● **Goal**:
Quote the material below exactly as written, from the first line to the line that holds "return path", endpoints included.

※

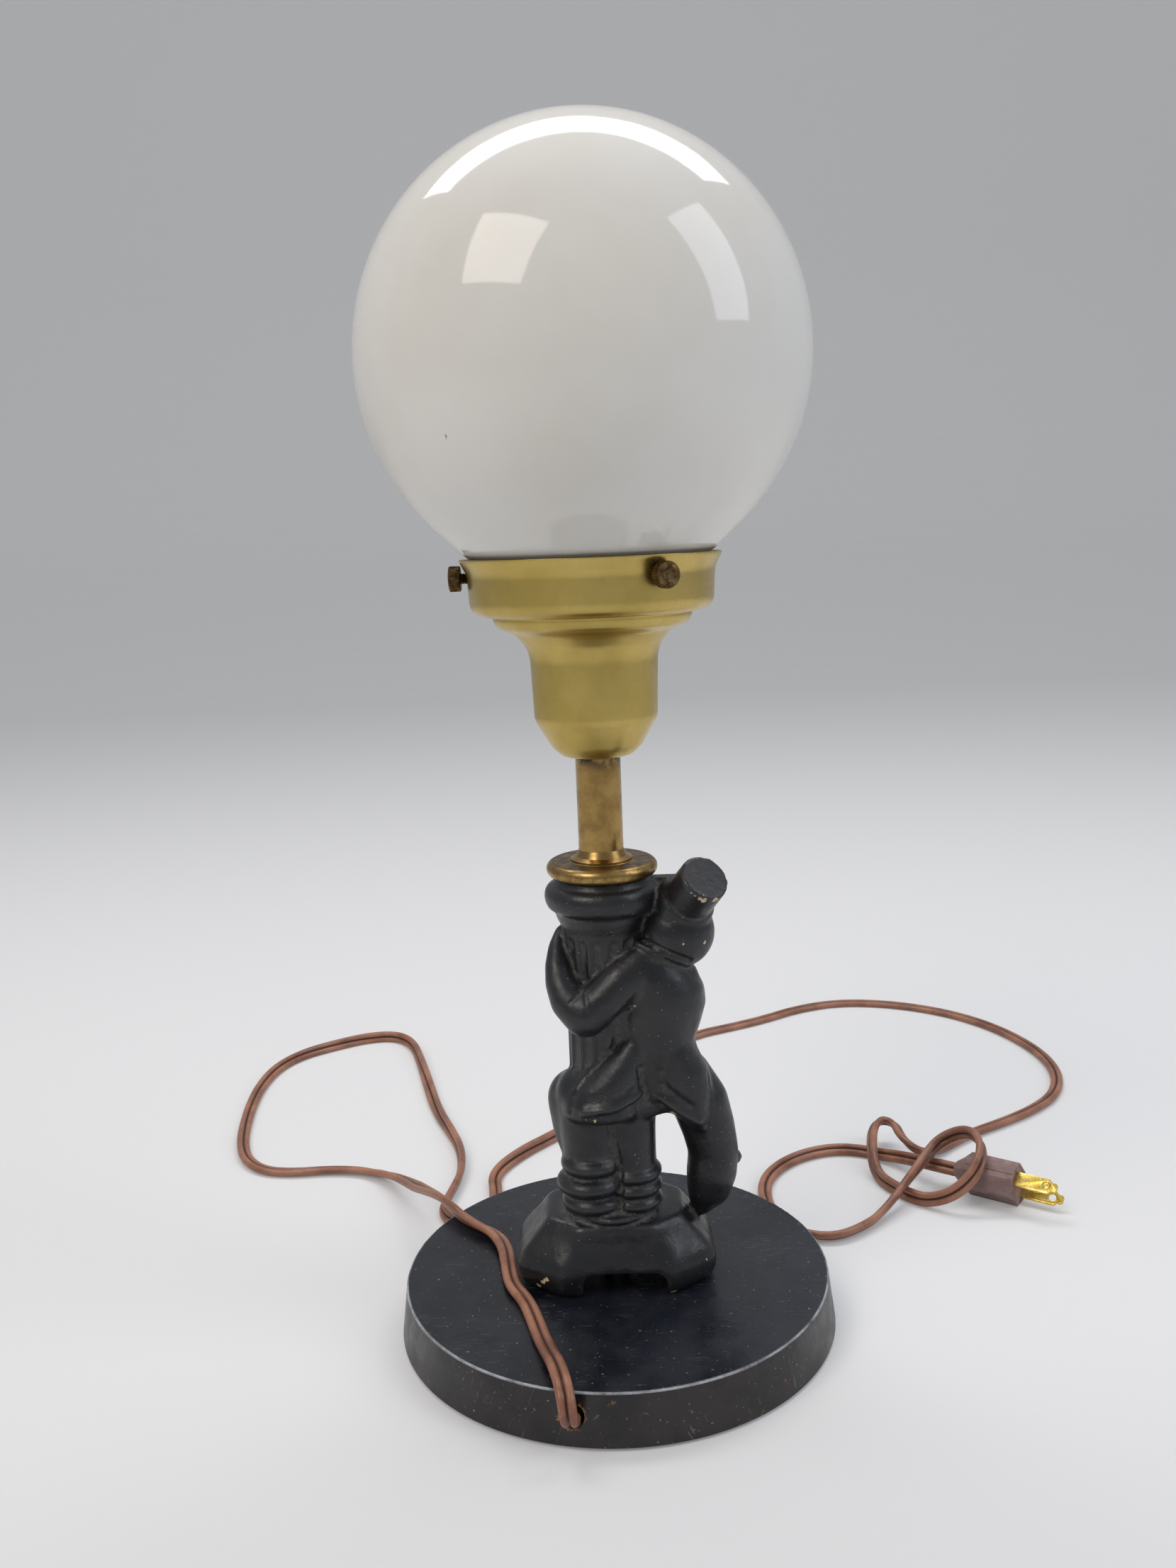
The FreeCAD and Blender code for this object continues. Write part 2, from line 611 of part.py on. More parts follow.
def cordPath(points, label):
    """Straight runs joined by tangent arcs, each as large as its two runs allow."""
    places = [Vector(*point) for point in points]
    edges, begin, radii = [], places[0], []
    for before, corner, after in zip(places, places[1:], places[2:]):
        back, ahead = before - corner, after - corner
        shorter = min(back.Length, ahead.Length)
        halfTurn = (math.pi - back.getAngle(ahead)) / 2
        trim = 0.45 * shorter
        radius = trim / math.tan(halfTurn)
        radii.append(radius)
        backUnit, aheadUnit = Vector(back).normalize(), Vector(ahead).normalize()
        start, end = corner + backUnit * trim, corner + aheadUnit * trim
        bisector = (backUnit + aheadUnit).normalize()
        toCentre = radius / math.cos(halfTurn)
        crown = corner + bisector * (toCentre - radius)
        edges.append(Part.LineSegment(begin, start).toShape())
        edges.append(Part.Arc(start, crown, end).toShape())
        begin = end
    edges.append(Part.LineSegment(begin, places[-1]).toShape())
    path = Part.Wire(edges)
    print(f"{label}: length {path.Length:.0f}, radii " + " ".join(f"{item:.1f}" for item in radii))
    return path


def cordTube(points, label):
    path = cordPath(points, label)
    way = Vector(*points[1]) - Vector(*points[0])
    section = Part.Wire([Part.Circle(Vector(*points[0]), way, cordRadius).toShape()])
    tube = path.makePipeShell([section], True, False)
    expected = math.pi * cordRadius**2 * path.Length
    print(f"{label}: volume {tube.Volume:.0f}, section times length {expected:.0f}")
    return tube


onTable = cordRadius + 0.05
onBase = size["baseTop"] + cordRadius + 0.1
exitReach = 80.3
exitPlace = (cordWay.x * exitReach, cordWay.y * exitReach, size["cordHoleHeight"])
outside = (cordWay.x * (exitReach + 9.8), cordWay.y * (exitReach + 9.8), size["cordHoleHeight"] + 0.2)

cordRoute = [
    # out of the base's side, up over its rim and back across its top
    exitPlace, outside, (-20.3, -86.8, 27.5), (-21.6, -70, 28.5), (-24.8, -52, onBase),
    (-30.4, -34, onBase), (-38.2, -16.5, onBase), (-42, 1, onBase), (-45.5, 17, onBase),
    (-53, 29, onBase + 1), (-61.5, 40, 26.4), (-72, 56, 26), (-85, 83, 15), (-98, 108, 7),
    # the wide left loop on the table
    (-112, 122, onTable), (-130, 126.5, onTable), (-148, 125, onTable), (-163, 128, onTable),
    (-174, 140, onTable), (-180, 157, onTable), (-184, 179, onTable), (-187, 206, onTable),
    (-187.5, 232, onTable), (-184, 256, onTable), (-174, 274, onTable), (-157, 286, onTable),
    (-139, 296, onTable), (-122, 297, onTable), (-111, 283.5, onTable), (-104, 258, onTable),
    (-96, 224, onTable), (-87, 186, onTable), (-78, 161, onTable), (-71, 139, onTable),
    # the fold behind the base
    (-69, 116, onTable), (-72, 97, onTable), (-75, 82, onTable), (-69, 69.5, onTable),
    (-57, 70.5, onTable), (-51.5, 82, onTable), (-52, 97, onTable), (-54, 114, onTable),
    # behind the figure and out in the wide right loop
    (-44, 132, onTable), (-27, 151, onTable), (-8, 174, onTable), (6, 204, onTable),
    (18, 236, onTable), (34, 264, onTable), (54, 284, onTable), (74, 293, onTable),
    (95, 304, onTable), (118, 320, onTable), (145, 328.5, onTable), (175, 322, onTable),
    (202, 305, onTable), (221, 282, onTable), (233, 254, onTable), (238, 226, onTable),
    (235, 200, onTable), (225, 178, onTable), (209, 162, onTable), (190, 149, onTable),
    (172, 138.5, onTable), (157.5, 129, onTable), (143.5, 130, onTable),
    # the small fold, over the plug's lead
    (135.5, 143, onTable), (129, 156, onTable), (115.5, 156.5, 4), (107.5, 145.5, 8),
    (110, 131, 11.8), (114, 116, 10.5), (118, 99, onTable), (123.5, 83, onTable),
    # the loop that lies over the plug's back end
    (134, 70, onTable), (147, 64.5, 10), (156.5, 71, 21.5), (160, 82, 27.5), (156, 94, 26.5),
    (144, 100, 19), (132, 94, 13.5), (122, 82, 12.5), (113, 67, 6), (103, 52.5, onTable),
    # round behind the base and up to the plug
    (89.5, 44.5, onTable), (76, 50.5, onTable), (68.5, 64.5, onTable), (66, 81, onTable),
    (68.5, 98, onTable), (77, 112, onTable), (90, 122.5, onTable), (106, 127, onTable),
    (121, 122, onTable), (132.5, 111, 4.5), (142.5, 92.6, 9.4), (153.9, 84.3, 9.56),
]
keep("cord_free", solid("cord_free", cordTube(cordRoute, "cord_free")))

rodMouth = size["rodBottom"]
cordInside = [
    # in through the base's side, across its hollow and straight up the rod
    exitPlace,
    (cordWay.x * 62, cordWay.y * 62, size["cordHoleHeight"] - 0.5),
    (cordWay.x * 44, cordWay.y * 44, 6.2), (cordWay.x * 28, cordWay.y * 28, 4.0),
    (cordWay.x * 14, cordWay.y * 14, 3.75), (0, 0, rodMouth - 6.1),
    (0, 0, size["socketBottom"] + 15.2),
]
keep("cord_inside", solid("cord_inside", cordTube(cordInside, "cord_inside")))

# ---------------------------------------------------------------- plug

plugEnd = Vector(*cordRoute[-1])
plugWay = (plugEnd - Vector(*cordRoute[-2])).normalize()
plugWay = Vector(plugWay.x, plugWay.y, 0).normalize()
plugRoll = math.radians(45)  # the plug lies on one of its bevels
level = Vector(0, 0, 1).cross(plugWay)
acrossBlades = level * math.cos(plugRoll) - Vector(0, 0, 1) * math.sin(plugRoll)
alongWidth = level * math.sin(plugRoll) + Vector(0, 0, 1) * math.cos(plugRoll)
plugPlace = Placement(plugEnd, Rotation(acrossBlades, alongWidth, plugWay, "ZXY"))


def plugBody():
    halfWidth, halfDepth, bevel = size["plugHalfWidth"], size["plugHalfDepth"], size["plugBevel"]
    points = []
    for signX, signY in ((1, 1), (-1, 1), (-1, -1), (1, -1)):
        pair = [(signX * halfWidth, signY * (halfDepth - bevel)),
                (signX * (halfWidth - bevel), signY * halfDepth)]
        points += pair if signX * signY > 0 else pair[::-1]
    corners = [Vector(x, y, 0) for x, y in points]
    face = Part.Face(Part.makePolygon(corners + corners[:1]))
    return face.extrude(Vector(0, 0, size["plugLength"]))


keep("plug_body", solid("plug_body", plugBody(), plugPlace))

blades = []
for side in (-1, 1):
    blade = primitive("Box", f"blade_{side}", (0, 0, 0), Rotation(), Length="bladeThickness",
                      Width="bladeWidth", Height="bladeLength")
    corner = Vector(side * size["bladeSpacing"] / 2 - size["bladeThickness"] / 2,
                    -size["bladeWidth"] / 2, size["plugLength"])
    blade.Placement = plugPlace.multiply(Placement(corner, Rotation()))
    hole = primitive("Cylinder", f"blade_hole_{side}", (0, 0, 0), Rotation(), Radius=1.6,
                     Height=6)
    middle = Vector(side * size["bladeSpacing"] / 2 - 3, 0,
                    size["plugLength"] + size["bladeLength"] - 4.6)
    hole.Placement = plugPlace.multiply(Placement(middle, Rotation(Vector(0, 1, 0), 90)))
    blades.append(cut(f"blade_drilled_{side}", blade, hole))
keep("plug_blades", fuse("plug_blades", *blades))

# ---------------------------------------------------------------- check and write

doc.recompute()
failed = [obj for obj in doc.Objects if "Invalid" in obj.State or "Error" in obj.State]
if failed:
    raise RuntimeError("; ".join(f"{obj.Name}: {obj.getStatusString()}" for obj in failed))
for label, obj in sorted(nodes.items()):
    shape = obj.Shape
    if shape.isNull() or not shape.isValid() or not shape.Solids:
        raise RuntimeError(f"{label} has no valid solid")
    shape.exportStep(f"parts/{label}.step")
    box = shape.BoundBox
    print(f"{label:22} solids {len(shape.Solids)}  volume {shape.Volume:10.1f}  "
          f"z {box.ZMin:.2f} to {box.ZMax:.2f}")
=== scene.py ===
import math

import bmesh
import bpy
import numpy as np
from mathutils import Matrix, Vector


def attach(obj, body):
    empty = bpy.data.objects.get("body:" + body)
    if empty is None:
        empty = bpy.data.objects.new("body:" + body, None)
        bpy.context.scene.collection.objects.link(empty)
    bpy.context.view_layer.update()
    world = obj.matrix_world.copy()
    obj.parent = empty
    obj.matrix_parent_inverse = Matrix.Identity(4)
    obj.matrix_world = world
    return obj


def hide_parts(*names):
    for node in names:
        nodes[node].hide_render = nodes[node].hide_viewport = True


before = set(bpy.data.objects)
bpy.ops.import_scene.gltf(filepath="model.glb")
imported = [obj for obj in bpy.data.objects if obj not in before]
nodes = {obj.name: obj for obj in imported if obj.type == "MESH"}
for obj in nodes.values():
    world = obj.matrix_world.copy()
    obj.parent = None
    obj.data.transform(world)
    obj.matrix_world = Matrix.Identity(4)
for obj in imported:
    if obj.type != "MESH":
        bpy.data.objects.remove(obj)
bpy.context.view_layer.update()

# Figural table lamp. Sizes in the dictionaries are millimetres; mm turns them to metres.
mm = 0.001


def deselect():
    for item in bpy.context.selected_objects:
        item.select_set(False)


def pick(*items):
    deselect()
    for item in items:
        item.select_set(True)
    bpy.context.view_layer.objects.active = items[0]


def place(x, y, z):
    return Vector((x, y, z)) * mm


def spoke(angle):
    # level and outward from the lamp's axis
    return Vector((math.cos(math.radians(angle)), math.sin(math.radians(angle)), 0))


def facing(way):
    # the turn that sends a primitive's own Z along way
    return way.to_track_quat("Z", "Y")


def newest(name):
    made = bpy.context.object
    made.name = made.data.name = name
    return made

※

● **Answer**:
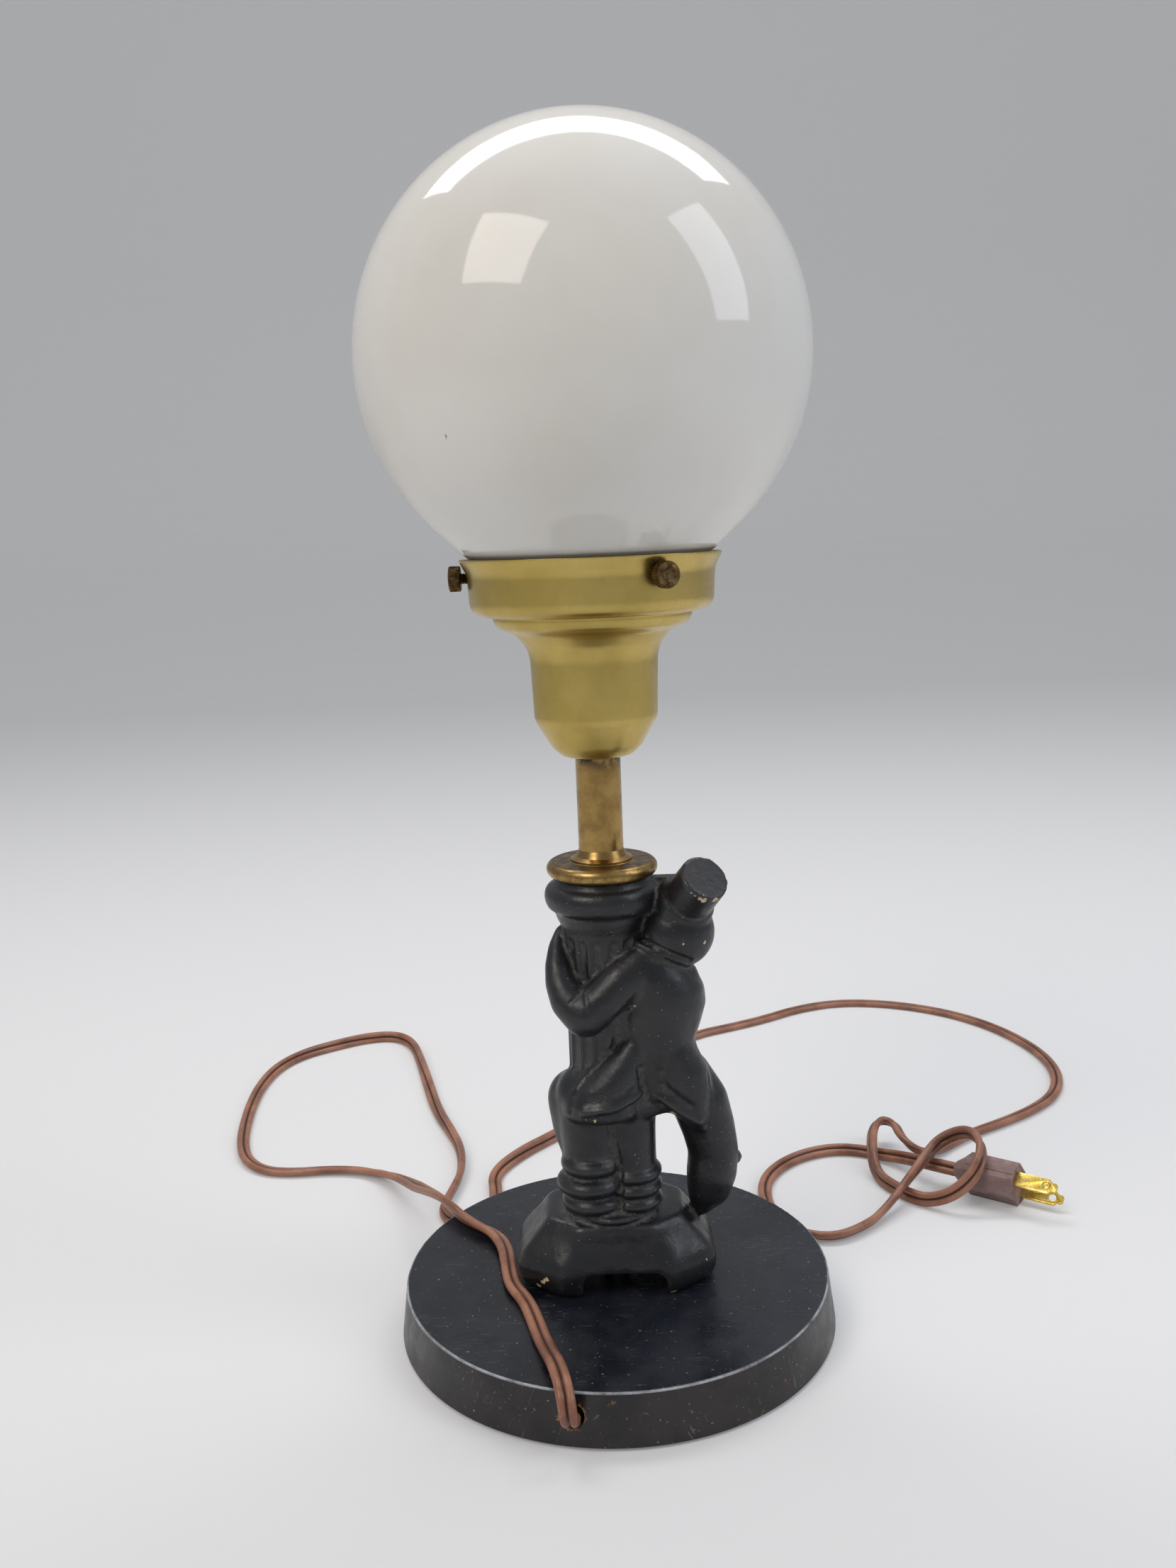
The FreeCAD and Blender code for this object continues. Write part 2, from line 611 of part.py on. More parts follow.
def cordPath(points, label):
    """Straight runs joined by tangent arcs, each as large as its two runs allow."""
    places = [Vector(*point) for point in points]
    edges, begin, radii = [], places[0], []
    for before, corner, after in zip(places, places[1:], places[2:]):
        back, ahead = before - corner, after - corner
        shorter = min(back.Length, ahead.Length)
        halfTurn = (math.pi - back.getAngle(ahead)) / 2
        trim = 0.45 * shorter
        radius = trim / math.tan(halfTurn)
        radii.append(radius)
        backUnit, aheadUnit = Vector(back).normalize(), Vector(ahead).normalize()
        start, end = corner + backUnit * trim, corner + aheadUnit * trim
        bisector = (backUnit + aheadUnit).normalize()
        toCentre = radius / math.cos(halfTurn)
        crown = corner + bisector * (toCentre - radius)
        edges.append(Part.LineSegment(begin, start).toShape())
        edges.append(Part.Arc(start, crown, end).toShape())
        begin = end
    edges.append(Part.LineSegment(begin, places[-1]).toShape())
    path = Part.Wire(edges)
    print(f"{label}: length {path.Length:.0f}, radii " + " ".join(f"{item:.1f}" for item in radii))
    return path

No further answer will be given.